According to the written judgement, one witness testified that women had been raped in Visegrad by Milan Lukic.
Before the Hague trial, prosecutors had unsuccessfully tried to add rape charges to the cousins’ indictment at the eleventh hour, less than a month before proceedings began on July 9, 2008.
Following the verdict, spokeswoman for the prosecution Olga Kavran said that the judges’ recording of evidence of such crimes on the record did not alter the prosecution’s inability to seek a conviction.
Kavran said that due to the court’s completion strategy – under which it must wind up trials by the end of 2010 – no more charges would be brought against the Lukic cousins in The Hague.
However, she stated that local war crimes courts in the former Yugoslavia could bring new charges for any crimes not tried at the Hague tribunal.
A spokesman for the prosecution at the Bosnian war crimes court in Sarajevo declined to comment on whether it was considering any additional charges against the two men.

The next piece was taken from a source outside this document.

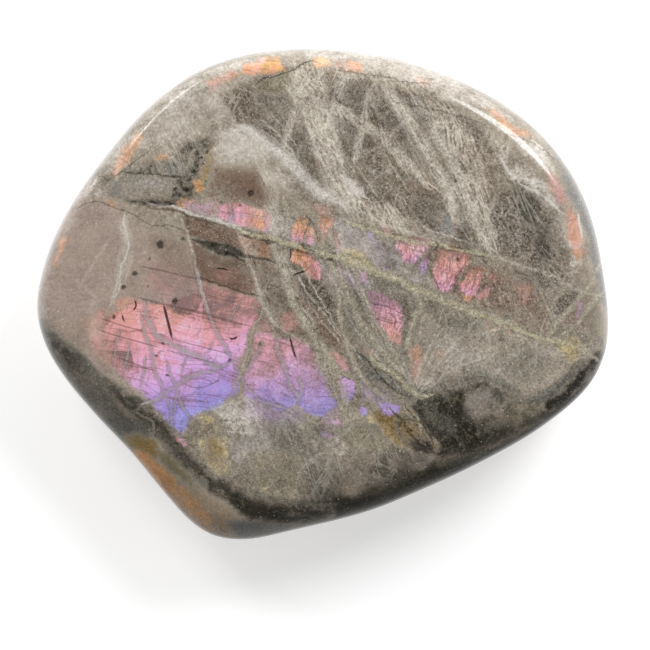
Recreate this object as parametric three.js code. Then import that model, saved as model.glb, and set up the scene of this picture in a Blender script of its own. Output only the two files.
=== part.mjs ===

This was not Milan Lukic’s first conviction for crimes committed during the conflict in the former Yugoslavia.
He has already been found guilty in absentia by the district court in Belgrade for abducting and murdering 16 Bosniaks in the Serbian town of Sjeverin in October 1992.
He was sentenced to 20 years in prison for the crime, while he was evading justice at the Hague tribunal. Milan Lukic was arrested in Argentina in August 2005 after seven years on the run.
According to a spokesperson for the Belgrade court, Lukic would still serve this sentence were he not to serve the entirety of the life sentence handed down in The Hague.
“When Lukic becomes available to [Serbian] domestic authorities, he will be sent to prison,” Ivana Ramic confirmed to IWPR this week.
However, because Lukic was sentenced in absentia he would have the right to request a re-trial.
Simon Jennings is an IWPR reporter in The Hague.